Another disadvantage is mobility. Bots might be intelligent than human waiters, but they are far less agile. Since they only rely on sensors to evade obstacles that come their way, their reflexes are hardly there at all. They can only slow down or stop to shun possible collision. “In a busy place with other waitresses moving around and 6-year olds running to the bathroom, “ Nourbakhsh said, “robots have to move slowly and carefully.” Otherwise, accidents are likely to happen. Robots turned out to be more expensive than human labor, too. Two waiter bots can amount to $930,000.

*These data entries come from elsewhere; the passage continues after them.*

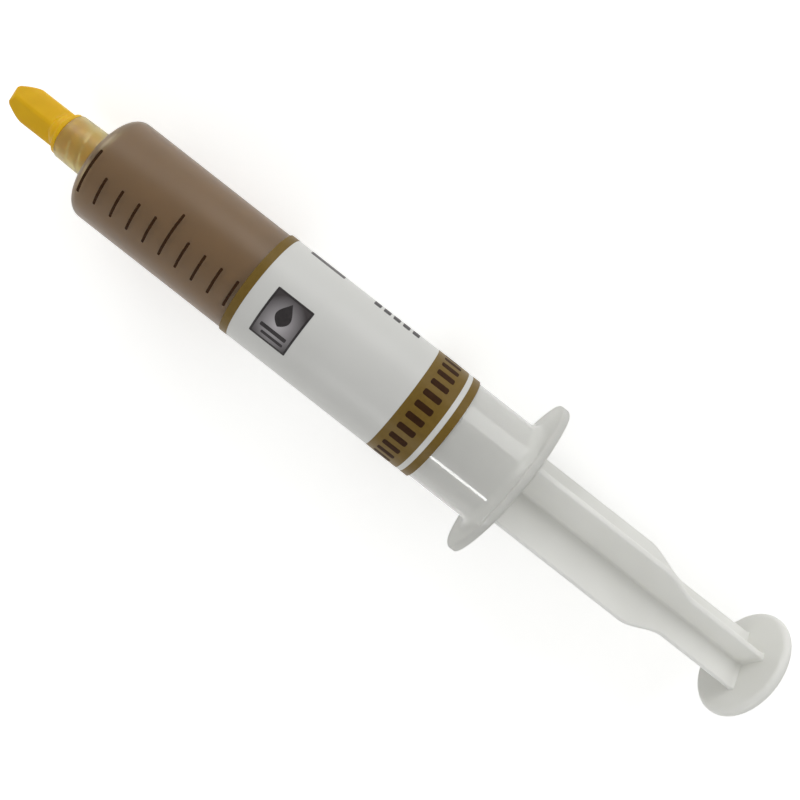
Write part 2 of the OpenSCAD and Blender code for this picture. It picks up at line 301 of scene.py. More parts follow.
def barrel(finish):
    """The barrel as one closed skin: outside from the nozzle's tip to the flange, and back in the bore."""
    flange = BARREL_L - FLANGE_T
    edge = 0.35
    soft = 0.2
    floor_fillet = 0.3
    channel_break, collar_break, inlet_break = 0.15, 0.12, 0.1
    mouth_l, mouth_w = 0.4, 0.45
    # One more row this far in front of the flange's fillet keeps the wall's long faces apart from it
    mid_row = 30
    bead_arc = 0.6
    bead_turn = math.degrees(math.acos((bead_arc - BEAD_H) / bead_arc))
    floor = -COLLAR_FLOOR - floor_fillet
    root = arc(flange - FLANGE_FILLET, BARREL_R + FLANGE_FILLET, FLANGE_FILLET, 270, 360)
    quarter = [math.pi / 6 * k for k in range(4)]

    def rim(place, inset):
        return place, lambda turn: flange_reach(turn) - inset

    rows = [(NOZZLE_END, CHANNEL_R + channel_break), (NOZZLE_END, NOZZLE_R - soft)]
    rows += [(NOZZLE_END + 0.3 * soft, NOZZLE_R - 0.3 * soft)]
    rows += [(NOZZLE_END + soft, nozzle_r(NOZZLE_END + soft))]
    rows += [(floor, nozzle_r(floor)), (-COLLAR_FLOOR, nozzle_r(-COLLAR_FLOOR) + floor_fillet)]
    rows += [(-COLLAR_FLOOR, COLLAR_IN_R - floor_fillet)]
    rows += grid_rows(floor, -COLLAR_L + soft, 70, thread_r)
    rows += [(-COLLAR_L, COLLAR_IN_R + collar_break)]
    rows += arc(-COLLAR_L + soft, COLLAR_R - soft, soft, 180, 90, 4)
    rows += arc(-COLLAR_FILLET, COLLAR_ROOT_R + COLLAR_FILLET, COLLAR_FILLET, 270, 360)
    rows += arc(SHOULDER_R, BARREL_R - SHOULDER_R, SHOULDER_R, 180, 90, 10)
    rows += [(flange - FLANGE_FILLET - mid_row, BARREL_R)]
    rows += [(p, (lambda turn, r=r: min(r, flange_reach(turn) - edge))) for p, r in root]
    rows += [rim(flange + edge * (1 - math.sin(a)), edge * (1 - math.cos(a))) for a in reversed(quarter)]
    rows += [rim(BARREL_L - edge * (1 - math.sin(a)), edge * (1 - math.cos(a))) for a in quarter]
    rows += [(BARREL_L, BORE_R + mouth_w), (BARREL_L - mouth_l, BORE_R)]
    bead_r = BORE_R + bead_arc - BEAD_H
    rows += arc(BARREL_L - BEAD_BACK, bead_r, bead_arc, 270 + bead_turn, 270 - bead_turn, 8)
    rows += arc(FRONT_DEPTH + BORE_FILLET, BORE_R - BORE_FILLET, BORE_FILLET, 90, 165, 4)
    rows += [(FRONT_DEPTH - CONE_H, CHANNEL_R + inlet_break), (FRONT_DEPTH - CONE_H - inlet_break, CHANNEL_R)]
    rows += [(NOZZLE_END + channel_break, CHANNEL_R)]
    dress(turned("barrel_moulding", rows, closed=True), finish, "clear_plastic", "barrel_body", "barrel")


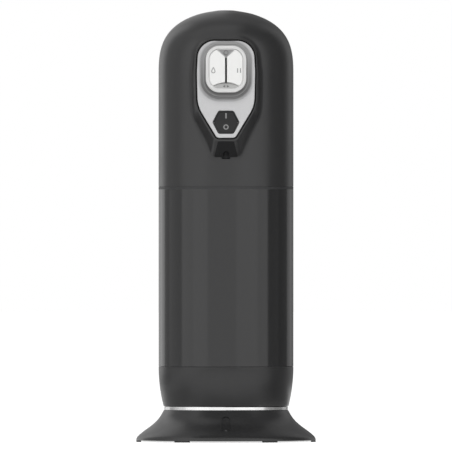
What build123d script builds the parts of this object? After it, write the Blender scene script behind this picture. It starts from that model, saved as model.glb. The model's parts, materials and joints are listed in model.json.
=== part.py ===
from build123d import *
import os
from math import asin, atan2, cos, degrees, pi, radians, sin, tan

# Upright soda carbonator of the siphon type, in millimetres.
# +Z is up, the feet stand on z = 0 and the control panel faces -Y.
# From the bottom: a flared base, a body that lifts off it with the water vessel inside,
# a sleeve that turns to lock the head, and a domed head with the gas and water valves.

os.makedirs("parts", exist_ok=True)

# ------------------------------------------------------------ outer form
total_height = 430.0
body_radius = 67.2
base_radius = 89.5
waist_inset = 5.6
wall = 2.4
ring_low = 31.6
ring_height = 3.8
ring_width = 6.0
edge_round = 0.5
skirt_height = 39.0
skirt_draft = 4.5
band_height = 2.7
dome_height = 67.6
dome_flatness = 3.27
dome_fullness = 1.91

# ------------------------------------------------------------ clearances
dock_gap = 0.3
turn_gap = 0.4
seam_gap = 0.25
key_gap = 0.15
fit_gap = 0.3
press_gap = 0.02
running_gap = 0.05

# ------------------------------------------------------------ control panel
panel_tilt = 10.4
panel_drop = 79.1
panel_rise = 96.4
panel_stand = 5.1
panel_corners = ((27.3, 48.9), (28.95, 17.9), (28.25, -16.9), (9.05, -49.2))
panel_radii = (17.2, 80.0, 34.0, 4.6)
rim_width = 2.6
rim_radii = (19.8, 82.6, 36.6, 4.2)
root_corners = ((33.5, 57.8), (40.0, 19.0), (35.0, -27.0), (15.6, -77.0))
root_radii = (24.0, 60.0, 60.0, 9.0)
root_depth = 30.0
root_blend = 8.0
rim_round = 2.0
gasket_width = 1.5
gasket_sink = 0.5
pocket_depth = 2.5
ledge_width = 2.0
ledge_thickness = 2.5
fascia_proud = 0.5
fascia_round = 0.9

# ------------------------------------------------------------ push keys
frame_margin = (3.3, 3.45)
frame_shift = -0.3
frame_radius_step = 3.0
frame_proud = 1.2
frame_depth = 11.5
frame_floor = 1.5
frame_round = 0.7
frame_flange = 2.0
well_margin = (5.0, 5.3)
well_shift = -1.1
well_radius_step = 5.5
well_sink = 1.5
dish_width = 3.0
bead_offset = 2.5
bead_shift = -0.5
bead_thickness = 0.8
key_size = (33.8, 40.3)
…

But robot experts are hopeful that eventually, people will accept these technologies in due time. Henrik Scharfe, associate professor at Denmark’s Aalborg University and director of the Center for Computer Mediated Epistemology said that “eventually most of us will accept these possibilities as an option that we can choose if we want to.” He believes that continuous research and enhancement of the robo-waiter is being done, and the emergence of more competent robots is relatively near. When asked how long it will take before society can fully accept this yet another revolutionary change in people lifestyles, Nourbakhsh’s answer was “forty years.” And that’s still within our lifetime.